**Requirements:** Give the listing again in full, exactly as written.
--- The records ---
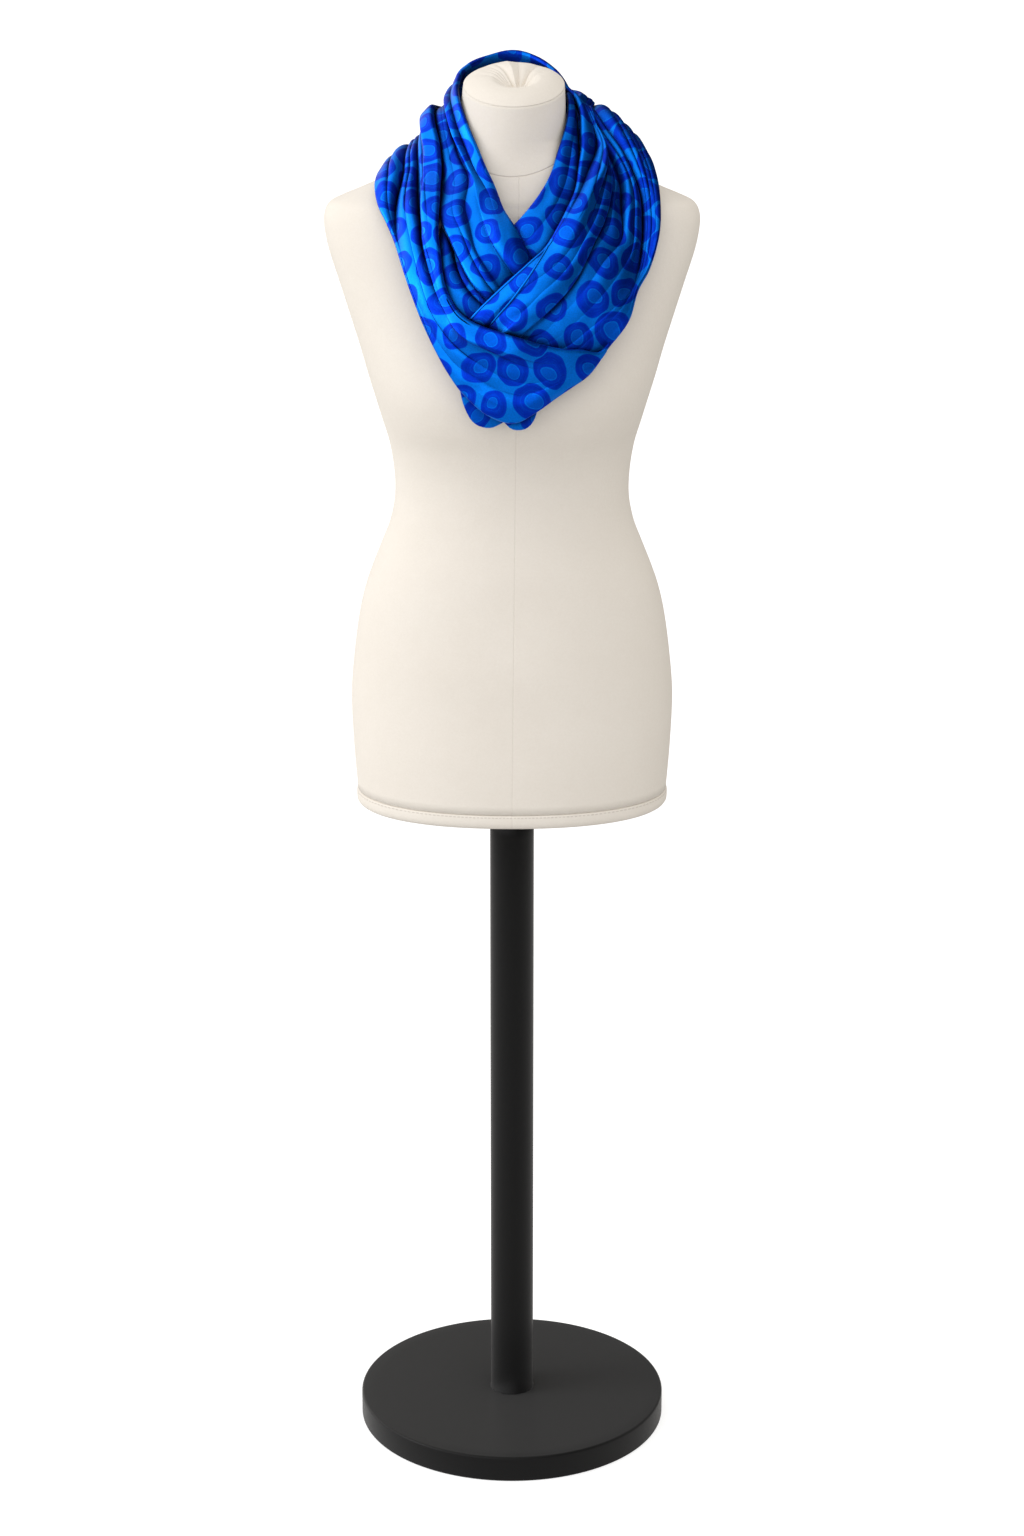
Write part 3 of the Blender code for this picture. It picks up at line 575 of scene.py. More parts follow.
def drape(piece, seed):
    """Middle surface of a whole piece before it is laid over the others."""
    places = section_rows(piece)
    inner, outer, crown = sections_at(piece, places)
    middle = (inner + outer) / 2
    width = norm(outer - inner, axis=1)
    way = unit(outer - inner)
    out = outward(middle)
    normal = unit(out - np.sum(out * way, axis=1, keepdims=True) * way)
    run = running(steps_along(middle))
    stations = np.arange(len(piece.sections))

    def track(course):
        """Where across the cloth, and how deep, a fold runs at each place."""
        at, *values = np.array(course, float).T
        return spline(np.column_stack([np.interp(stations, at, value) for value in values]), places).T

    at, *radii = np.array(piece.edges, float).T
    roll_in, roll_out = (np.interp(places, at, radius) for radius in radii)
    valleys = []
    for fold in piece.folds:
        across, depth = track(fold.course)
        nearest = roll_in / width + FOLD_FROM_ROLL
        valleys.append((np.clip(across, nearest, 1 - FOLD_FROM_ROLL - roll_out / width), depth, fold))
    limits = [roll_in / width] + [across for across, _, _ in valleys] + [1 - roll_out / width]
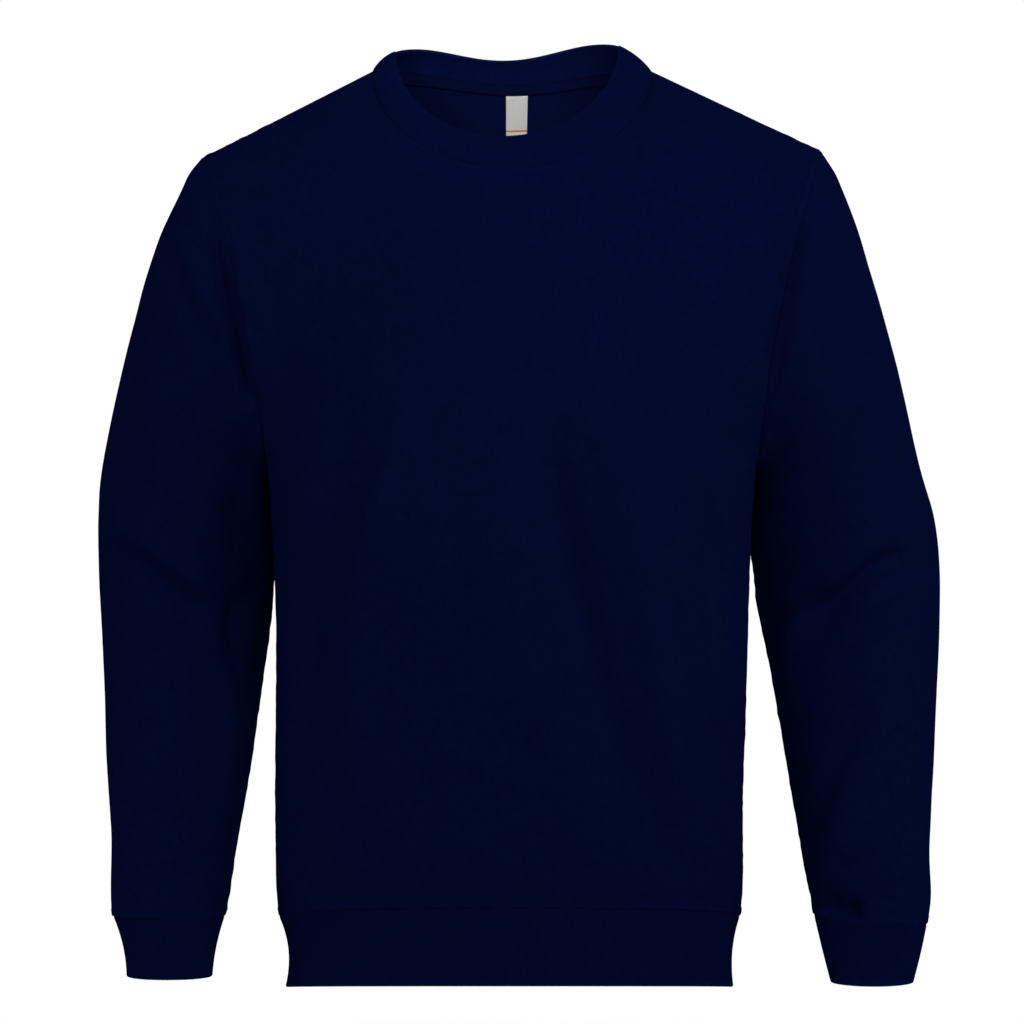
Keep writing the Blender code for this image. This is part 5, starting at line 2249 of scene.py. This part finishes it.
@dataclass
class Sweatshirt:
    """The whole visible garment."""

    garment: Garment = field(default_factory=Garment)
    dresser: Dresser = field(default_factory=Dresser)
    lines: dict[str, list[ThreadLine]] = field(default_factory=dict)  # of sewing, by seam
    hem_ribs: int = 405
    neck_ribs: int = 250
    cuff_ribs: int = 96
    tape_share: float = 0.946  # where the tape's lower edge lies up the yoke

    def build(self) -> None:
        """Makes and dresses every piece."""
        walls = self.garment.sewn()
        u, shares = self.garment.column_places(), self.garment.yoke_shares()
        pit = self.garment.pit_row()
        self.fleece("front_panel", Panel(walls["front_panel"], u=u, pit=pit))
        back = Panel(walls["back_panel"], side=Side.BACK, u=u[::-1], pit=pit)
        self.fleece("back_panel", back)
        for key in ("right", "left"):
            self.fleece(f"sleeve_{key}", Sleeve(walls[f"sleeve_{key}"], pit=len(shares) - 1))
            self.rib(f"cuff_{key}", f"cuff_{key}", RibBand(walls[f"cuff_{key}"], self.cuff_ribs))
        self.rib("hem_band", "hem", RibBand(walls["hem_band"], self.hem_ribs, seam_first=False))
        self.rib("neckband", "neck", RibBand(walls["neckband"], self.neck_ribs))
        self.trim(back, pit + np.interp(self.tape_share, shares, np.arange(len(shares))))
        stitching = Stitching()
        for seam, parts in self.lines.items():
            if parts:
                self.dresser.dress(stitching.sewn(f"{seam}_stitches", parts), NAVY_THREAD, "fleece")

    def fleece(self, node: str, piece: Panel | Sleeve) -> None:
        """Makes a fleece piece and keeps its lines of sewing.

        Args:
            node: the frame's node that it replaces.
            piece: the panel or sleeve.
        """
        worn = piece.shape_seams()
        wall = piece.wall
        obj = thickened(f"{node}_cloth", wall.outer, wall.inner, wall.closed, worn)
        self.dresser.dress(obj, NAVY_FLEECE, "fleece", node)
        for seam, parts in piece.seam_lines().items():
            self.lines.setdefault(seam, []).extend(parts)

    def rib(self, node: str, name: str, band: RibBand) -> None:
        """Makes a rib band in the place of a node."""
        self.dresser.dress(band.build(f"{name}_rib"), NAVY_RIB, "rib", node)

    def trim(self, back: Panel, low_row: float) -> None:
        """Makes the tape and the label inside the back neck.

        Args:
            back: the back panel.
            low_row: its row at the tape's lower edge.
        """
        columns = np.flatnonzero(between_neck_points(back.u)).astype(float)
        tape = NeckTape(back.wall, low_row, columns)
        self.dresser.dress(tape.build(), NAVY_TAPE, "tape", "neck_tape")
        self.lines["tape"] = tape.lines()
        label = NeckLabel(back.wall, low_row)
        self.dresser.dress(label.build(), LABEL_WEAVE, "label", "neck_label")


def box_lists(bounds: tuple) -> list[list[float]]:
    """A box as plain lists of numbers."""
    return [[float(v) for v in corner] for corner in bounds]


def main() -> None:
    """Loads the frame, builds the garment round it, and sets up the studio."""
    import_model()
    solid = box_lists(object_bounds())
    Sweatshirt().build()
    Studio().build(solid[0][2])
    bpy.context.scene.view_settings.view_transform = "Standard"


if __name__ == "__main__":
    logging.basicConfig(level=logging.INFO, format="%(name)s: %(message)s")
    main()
---
**Response to the exercise:**
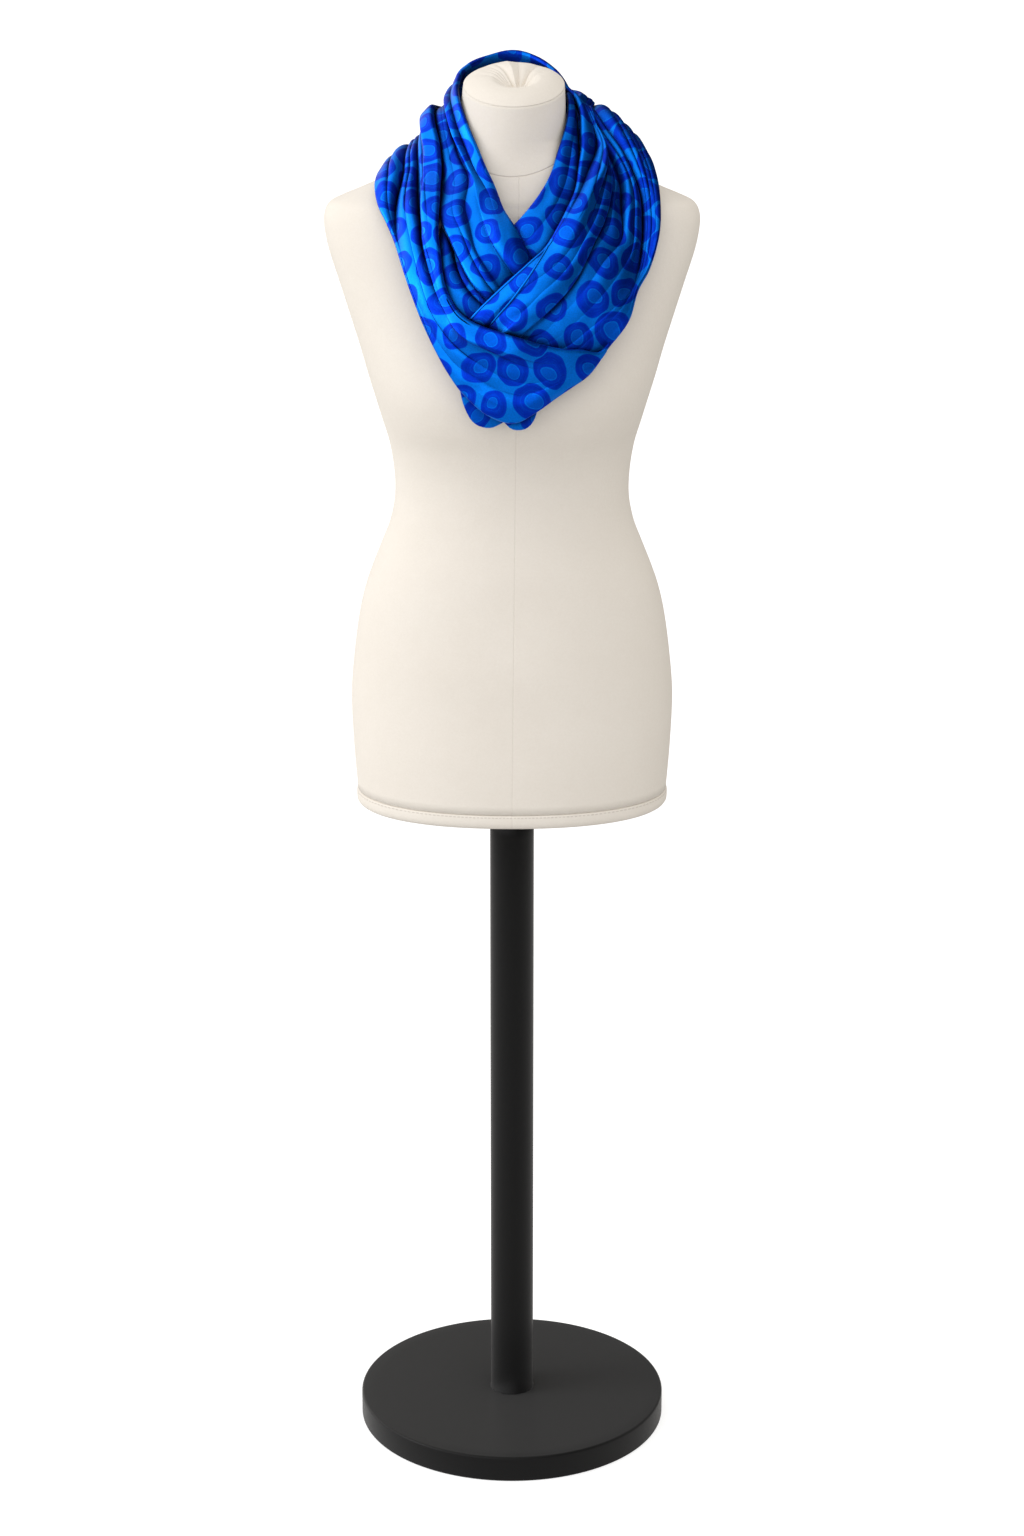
Write part 3 of the Blender code for this picture. It picks up at line 575 of scene.py. More parts follow.
def drape(piece, seed):
    """Middle surface of a whole piece before it is laid over the others."""
    places = section_rows(piece)
    inner, outer, crown = sections_at(piece, places)
    middle = (inner + outer) / 2
    width = norm(outer - inner, axis=1)
    way = unit(outer - inner)
    out = outward(middle)
    normal = unit(out - np.sum(out * way, axis=1, keepdims=True) * way)
    run = running(steps_along(middle))
    stations = np.arange(len(piece.sections))

    def track(course):
        """Where across the cloth, and how deep, a fold runs at each place."""
        at, *values = np.array(course, float).T
        return spline(np.column_stack([np.interp(stations, at, value) for value in values]), places).T

    at, *radii = np.array(piece.edges, float).T
    roll_in, roll_out = (np.interp(places, at, radius) for radius in radii)
    valleys = []
    for fold in piece.folds:
        across, depth = track(fold.course)
        nearest = roll_in / width + FOLD_FROM_ROLL
        valleys.append((np.clip(across, nearest, 1 - FOLD_FROM_ROLL - roll_out / width), depth, fold))
    limits = [roll_in / width] + [across for across, _, _ in valleys] + [1 - roll_out / width]
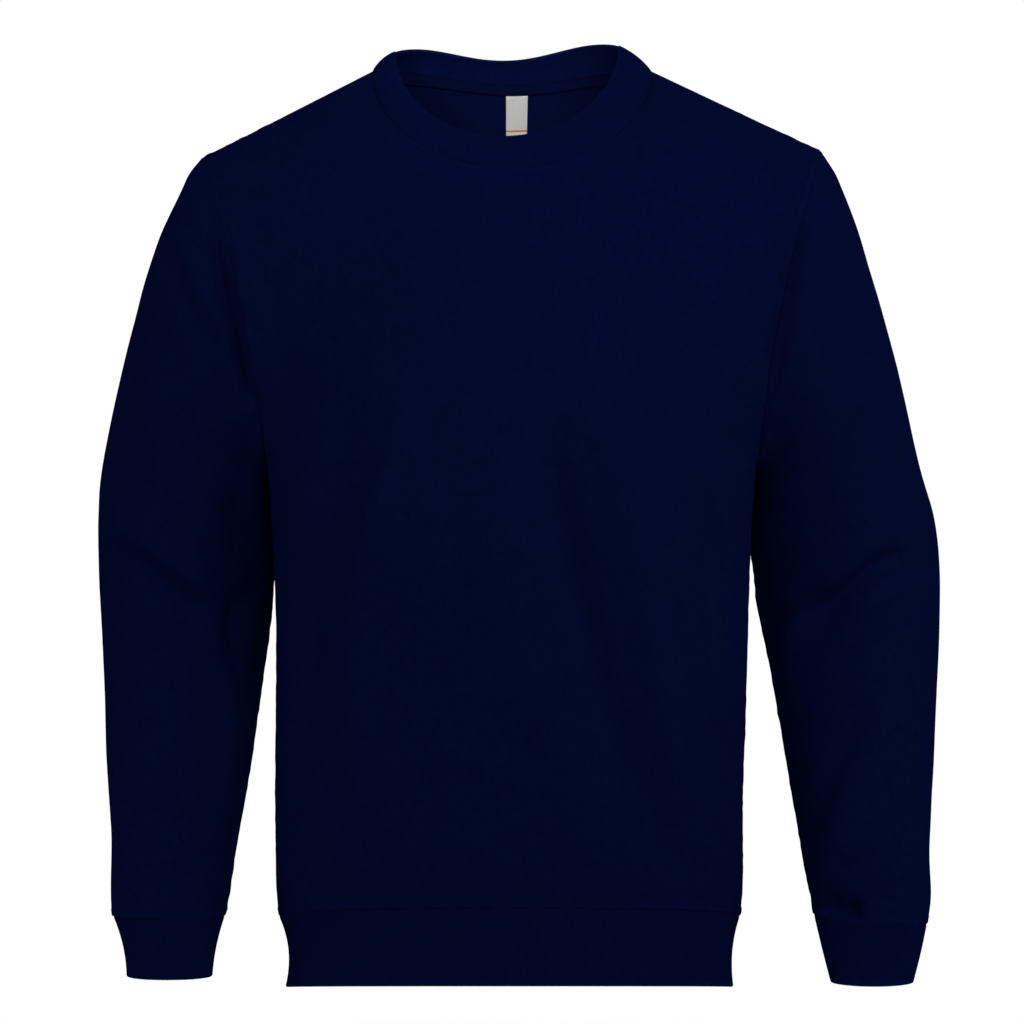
Keep writing the Blender code for this image. This is part 5, starting at line 2249 of scene.py. This part finishes it.
@dataclass
class Sweatshirt:
    """The whole visible garment."""

    garment: Garment = field(default_factory=Garment)
    dresser: Dresser = field(default_factory=Dresser)
    lines: dict[str, list[ThreadLine]] = field(default_factory=dict)  # of sewing, by seam
    hem_ribs: int = 405
    neck_ribs: int = 250
    cuff_ribs: int = 96
    tape_share: float = 0.946  # where the tape's lower edge lies up the yoke

    def build(self) -> None:
        """Makes and dresses every piece."""
        walls = self.garment.sewn()
        u, shares = self.garment.column_places(), self.garment.yoke_shares()
        pit = self.garment.pit_row()
        self.fleece("front_panel", Panel(walls["front_panel"], u=u, pit=pit))
        back = Panel(walls["back_panel"], side=Side.BACK, u=u[::-1], pit=pit)
        self.fleece("back_panel", back)
        for key in ("right", "left"):
            self.fleece(f"sleeve_{key}", Sleeve(walls[f"sleeve_{key}"], pit=len(shares) - 1))
            self.rib(f"cuff_{key}", f"cuff_{key}", RibBand(walls[f"cuff_{key}"], self.cuff_ribs))
        self.rib("hem_band", "hem", RibBand(walls["hem_band"], self.hem_ribs, seam_first=False))
        self.rib("neckband", "neck", RibBand(walls["neckband"], self.neck_ribs))
        self.trim(back, pit + np.interp(self.tape_share, shares, np.arange(len(shares))))
        stitching = Stitching()
        for seam, parts in self.lines.items():
            if parts:
                self.dresser.dress(stitching.sewn(f"{seam}_stitches", parts), NAVY_THREAD, "fleece")

    def fleece(self, node: str, piece: Panel | Sleeve) -> None:
        """Makes a fleece piece and keeps its lines of sewing.

        Args:
            node: the frame's node that it replaces.
            piece: the panel or sleeve.
        """
        worn = piece.shape_seams()
        wall = piece.wall
        obj = thickened(f"{node}_cloth", wall.outer, wall.inner, wall.closed, worn)
        self.dresser.dress(obj, NAVY_FLEECE, "fleece", node)
        for seam, parts in piece.seam_lines().items():
            self.lines.setdefault(seam, []).extend(parts)

    def rib(self, node: str, name: str, band: RibBand) -> None:
        """Makes a rib band in the place of a node."""
        self.dresser.dress(band.build(f"{name}_rib"), NAVY_RIB, "rib", node)

    def trim(self, back: Panel, low_row: float) -> None:
        """Makes the tape and the label inside the back neck.

        Args:
            back: the back panel.
            low_row: its row at the tape's lower edge.
        """
        columns = np.flatnonzero(between_neck_points(back.u)).astype(float)
        tape = NeckTape(back.wall, low_row, columns)
        self.dresser.dress(tape.build(), NAVY_TAPE, "tape", "neck_tape")
        self.lines["tape"] = tape.lines()
        label = NeckLabel(back.wall, low_row)
        self.dresser.dress(label.build(), LABEL_WEAVE, "label", "neck_label")


def box_lists(bounds: tuple) -> list[list[float]]:
    """A box as plain lists of numbers."""
    return [[float(v) for v in corner] for corner in bounds]


def main() -> None:
    """Loads the frame, builds the garment round it, and sets up the studio."""
    import_model()
    solid = box_lists(object_bounds())
    Sweatshirt().build()
    Studio().build(solid[0][2])
    bpy.context.scene.view_settings.view_transform = "Standard"


if __name__ == "__main__":
    logging.basicConfig(level=logging.INFO, format="%(name)s: %(message)s")
    main()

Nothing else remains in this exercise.